A microscopic square of blue cheese strudel the size and thickness of a postage stamp, a slab of pink watermelon scattered with black nigella seed and purple borage buds complete the salad plate alongside blobs of roasted heirloom beet and sticky yellow liang-liang, the herbal shampoo ingredient and alleged aphrodesiac.

Venetia falls for “low temperature steak in the memory of a grandfather” ($23), gorgeous slices of Portuguese-style flank slow-cooked in Armagnac and peppery tobacco (!) sided with cheddar-sauced cauliflower, creamy pommes dauphinoises and honey-pickled green beans.

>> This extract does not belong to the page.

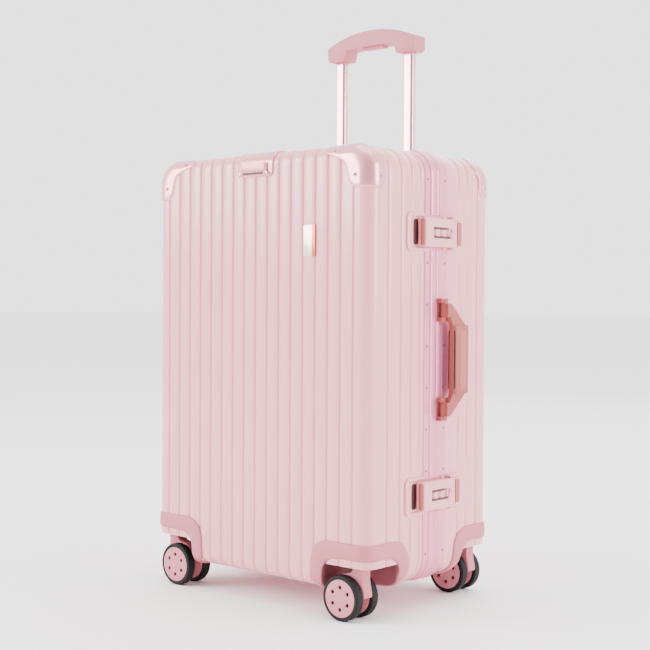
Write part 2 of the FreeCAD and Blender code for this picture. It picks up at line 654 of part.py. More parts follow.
def trolley_grip():
    """Arched grip with sockets over the inner tubes and a pocket for the button."""
    foot = TOP + GRIP_FOOT_UP
    end_z, top_z, under_z = foot + TROLLEY_END_UP, foot + TROLLEY_TOP, foot + TROLLEY_UNDER
    y0 = TUBE_Y - TROLLEY_DEEP / 2
    inner = TUBE_X - SOCKET_HALF

    def at(x, z):
        return Vector(x, y0, z)
    half_l, half_r = -TROLLEY_HALF, TROLLEY_HALF
    edges = [
        Part.makeLine(at(half_l, foot + 4), at(half_l, end_z)),
        Part.Arc(at(half_l, end_z), at(0, top_z), at(half_r, end_z)).toShape(),
        Part.makeLine(at(half_r, end_z), at(half_r, foot + 4)),
        Part.makeLine(at(half_r, foot + 4), at(half_r - 4, foot)),
        Part.makeLine(at(half_r - 4, foot), at(inner, foot)),
        Part.makeLine(at(inner, foot), at(inner - 4, under_z)),
        Part.Arc(at(inner - 4, under_z), at(0, under_z + 2), at(-inner + 4, under_z)).toShape(),
        Part.makeLine(at(-inner + 4, under_z), at(-inner, foot)),
        Part.makeLine(at(-inner, foot), at(half_l + 4, foot)),
        Part.makeLine(at(half_l + 4, foot), at(half_l, foot + 4)),
    ]
    shape = Part.Face(Part.Wire(edges)).extrude(Vector(0, TROLLEY_DEEP, 0))
    for sx in (1, -1):
        shape = shape.cut(tube_solid(sx * TUBE_X, INNER_TUBE, foot - 1, foot + 14, 0))
    return shape.cut(button_box(CLEAR / 2, BUTTON_TRAVEL + 0.5))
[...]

My succulent confit of chicken breast ($22) gets poached as opposed to fried in olive oil, then served with a wild mushroom ragout, slightly bitter soul-food-style collard greens and crispy oven-dried crackling (fat-rendered chicken skin). We finish with 20-hour apple ($7), an intensified confiture glazed with caramel and paired with nutty pistachio brittle, whipped dulce de leche and sultanas macerated in Amarone.

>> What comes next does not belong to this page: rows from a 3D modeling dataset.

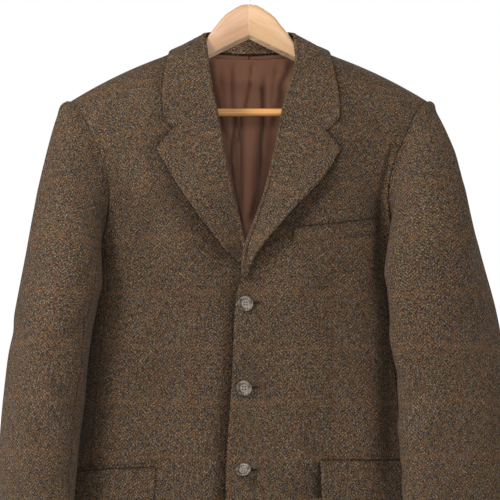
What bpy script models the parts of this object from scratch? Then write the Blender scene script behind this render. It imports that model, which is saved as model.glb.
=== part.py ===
"""A tweed jacket on a wooden hanger: one closed solid for each cut piece and hard part.

Metres, +Z up. The fronts face -Y and the wearer's left is +X. The origin is the underside
of the hook's crown, where a rail carries the jacket. The torso is worked out for one side,
in distances from the centre line, and mirrored: side is 1 on the wearer's left, -1 on the right.
"""

import math

import bmesh
import bpy
from mathutils import Vector

# ---- cloth ----
WALL = 0.0024  # tweed with its canvas
SATIN = 0.0010  # lining
LINING_GAP = 0.0012  # between a back and its lining
LINING_COLUMNS = 7  # of each back's columns
SEAM = 0.0003  # gap between two sewn pieces
LAY = 0.0007  # gap under a piece that lies on a panel
LEAF_LAY = 0.0013  # gap under a lapel or the collar's leaf
UP = Vector((0, 0, 1))

# ---- torso ----
HEM_Z = -0.893
NECK_X = 0.0785  # neck point of the shoulder seam
SHOULDER_X = 0.2305  # sleeve end of the shoulder seam
NECK_DIP = 0.0072  # the back neck seam below the neck points
POWER = 2.5  # roundness of a level section, 2 is an ellipse
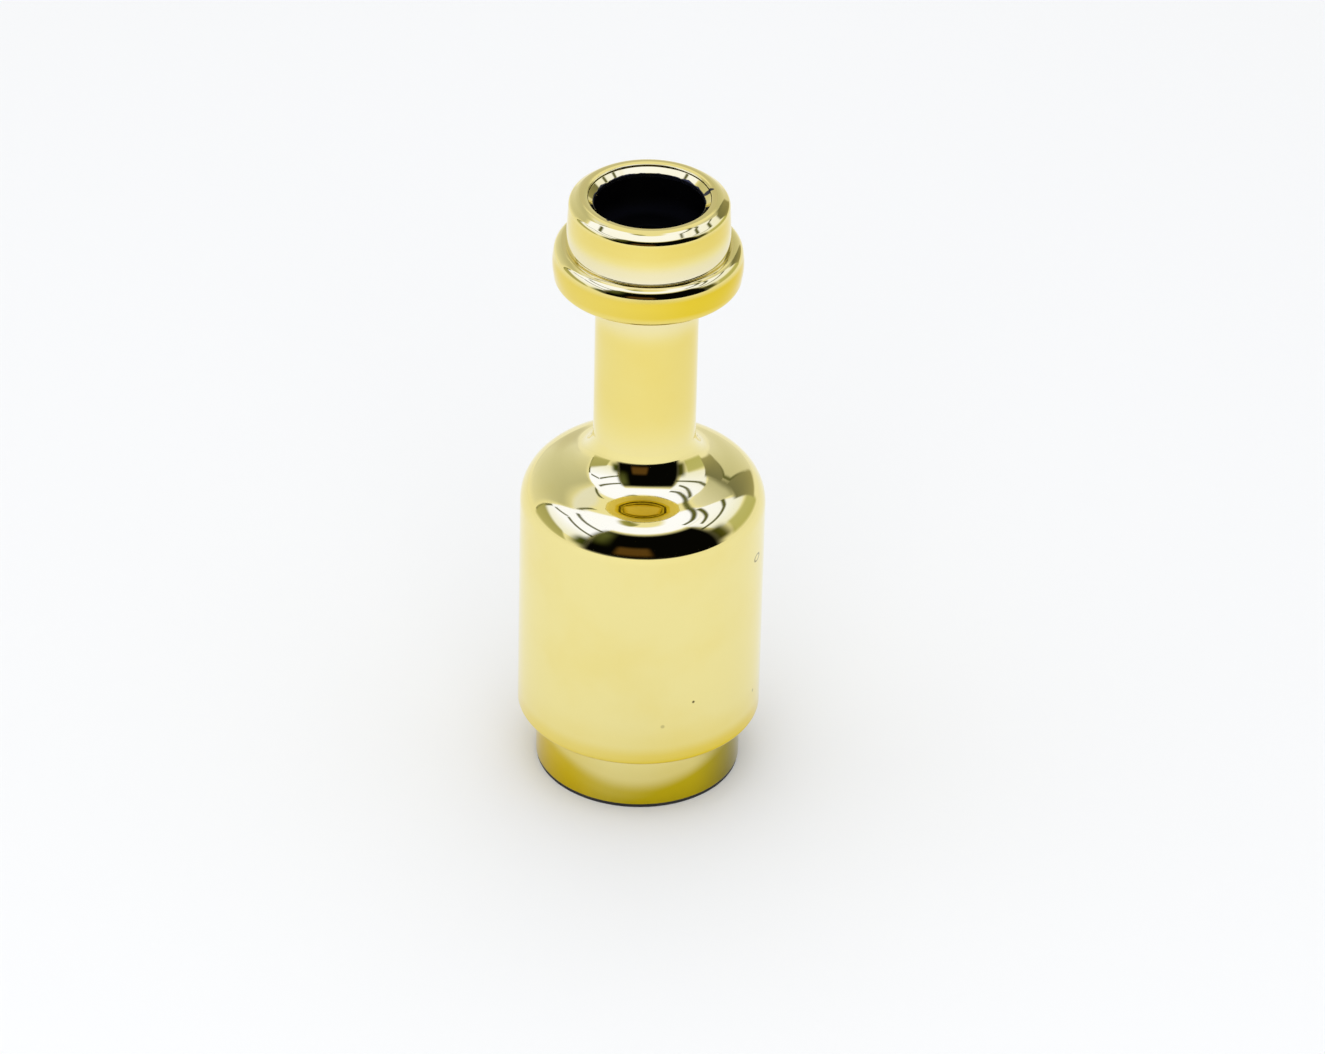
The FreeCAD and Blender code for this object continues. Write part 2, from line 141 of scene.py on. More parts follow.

Polishing off the last of the Shiraz – a 2003 Hyland ($68 bottle) that reputedly tastes of “toasty new oak, blackberries and creosote,” Butler and I reflect on our most remarkable meal.

Sure, staff are still finding their feet – the fine line between aloof and overly friendly has yet to be found – but first-time headlining chefs Isberg and Haman, who between them have done the Saltspring Island thing as well as time in the kitchens of Vancouver’s Lumiere, Toronto’s Avalon and Ferran Adria’s legendary El Bulli on Catalonia’s Costa Brava, are a culinary crew in ascension.

Those easily frightened by creative cooking will likely dismiss their work as fusion confusion. But adventurous palates, ones able to appreciate the brash artistry of David Chrystian, George’s Lorenzo Loseto or Habitat’s Greg Couillard (when he’s there) will cherish Czehoski.